Over the past year, while updating the Vegan Fashion Repository Directory and monitoring developments across the industry, we have noticed a pattern that is becoming increasingly difficult to ignore: a growing number of vegan fashion brands are either closing entirely or quietly introducing animal-derived materials into their collections. This pattern has been further underscored by the recent announcement that Immaculate Vegan, one the most prominent platforms dedicated to vegan fashion, shut down on 31 March 2026 citing “external factors,” primarily the Trump administration’s tariffs that made it “financially impossible to continue trading.”
This observation — whether closing down or quietly introducing animal-derived materials — is not new to readers of our Vegan Problem series. In The Vegan Problem: Veganwashing, aka When “Vegan” Doesn’t Mean Vegan At All, we examined cases where brands marketed themselves as vegan while simultaneously selling products containing animal-derived materials, exposing the structural weaknesses in how vegan claims are communicated and verified in fashion.

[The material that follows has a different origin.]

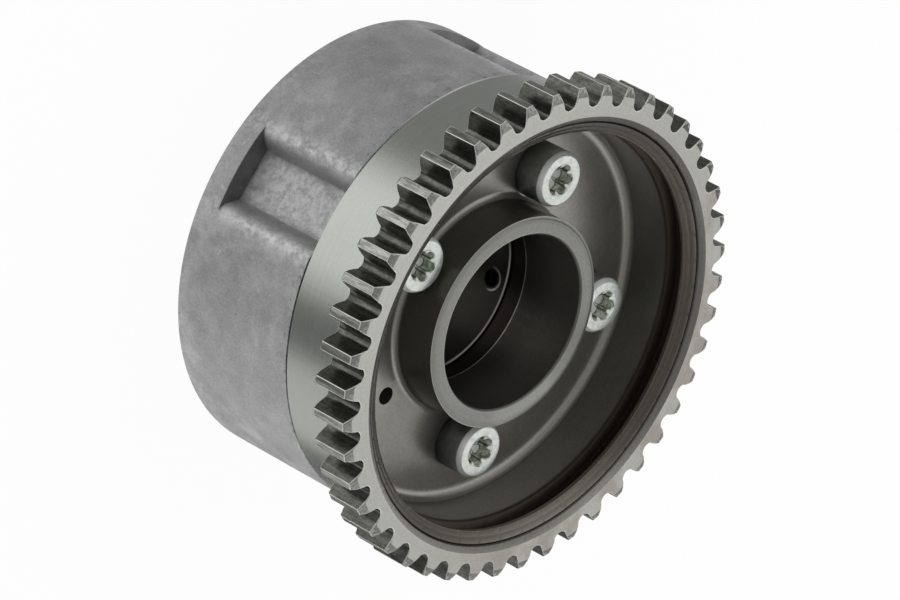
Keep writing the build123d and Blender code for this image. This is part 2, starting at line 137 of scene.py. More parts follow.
class Finish:
    """A surface finish that is put together node by node."""

    def __init__(self, name, tree=None):
        if tree is None:
            self.material = bpy.data.materials.new(name)
            self.material.use_nodes = True
            tree = self.material.node_tree
        self.tree = tree
        self.tree.nodes.clear()

    def add(self, kind, settings=None, values=None, output=None):
        """Adds one node: its settings first, then the values or links of its sockets."""
        node = self.tree.nodes.new(kind)
        for key, setting in (settings or {}).items():
            setattr(node, key, setting)
        for key, value in (values or {}).items():
            if isinstance(value, Signal):
                self.tree.links.new(value.socket, node.inputs[key])
            else:
                node.inputs[key].default_value = value
        outputs = [socket for socket in node.outputs if socket.enabled]
        if not outputs:
            return node
        return Signal(self, node.outputs[output] if output else outputs[0])

    def place(self):
        """Where a point of the piece is, in metres in the shared frame."""
        return self.add("ShaderNodeTexCoord", output="Object")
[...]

In another article, The Vegan Problem: 5 UX/UI Design Mistakes That Hurt Vegan Fashion Brands (And How to Fix Them), we highlighted how poor digital experience and weak e-commerce design can directly impact conversion rates and business survival for vegan brands operating online. The broader structural difficulty of running a vegan fashion brand has also been explored in Why Is It So Difficult for a Fashion Brand to Go Vegan, which outlined the sourcing, operational, and economic challenges that brands face when committing to a fully animal-free supply chain.
Taken together, these investigations reveal an uncomfortable reality: the challenges facing vegan fashion are not limited to individual brands or isolated mistakes. They are structural.

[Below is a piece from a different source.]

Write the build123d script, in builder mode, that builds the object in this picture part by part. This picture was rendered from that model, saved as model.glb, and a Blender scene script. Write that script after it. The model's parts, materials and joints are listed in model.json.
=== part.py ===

In this article, we take a closer look at a question many readers and industry observers have been asking: why are so many vegan fashion brands disappearing — or abandoning their vegan commitments altogether?
The answer is not simple. It involves diving into consumer perception, material innovation challenges, market economics, digital strategy, and the evolving narrative around sustainability in fashion.
Below, we break down the key forces shaping this difficult moment for vegan fashion.
1. Lack of Consumer Trust in Vegan Materials

Many consumers still associate “vegan leather” with cheap synthetic materials like PU or PVC. Even when next-generation, plant-based or bio-based materials with plastic-free formulas exist, the perception problem remains. There is profound confusion between petroleum-based leather alternatives made from synthetics (PU, PVC) and bio-based alternatives made from a mixture of biomass and stabilizers.
While many bio-based alternatives still include synthetic stabilizers, the most advanced developers are now replacing them with regenerative components such as natural rubber and water-based PU. Recent technological advancements allow biomass content to reach as high as 89% (for example, Leap® by Beyond Leather).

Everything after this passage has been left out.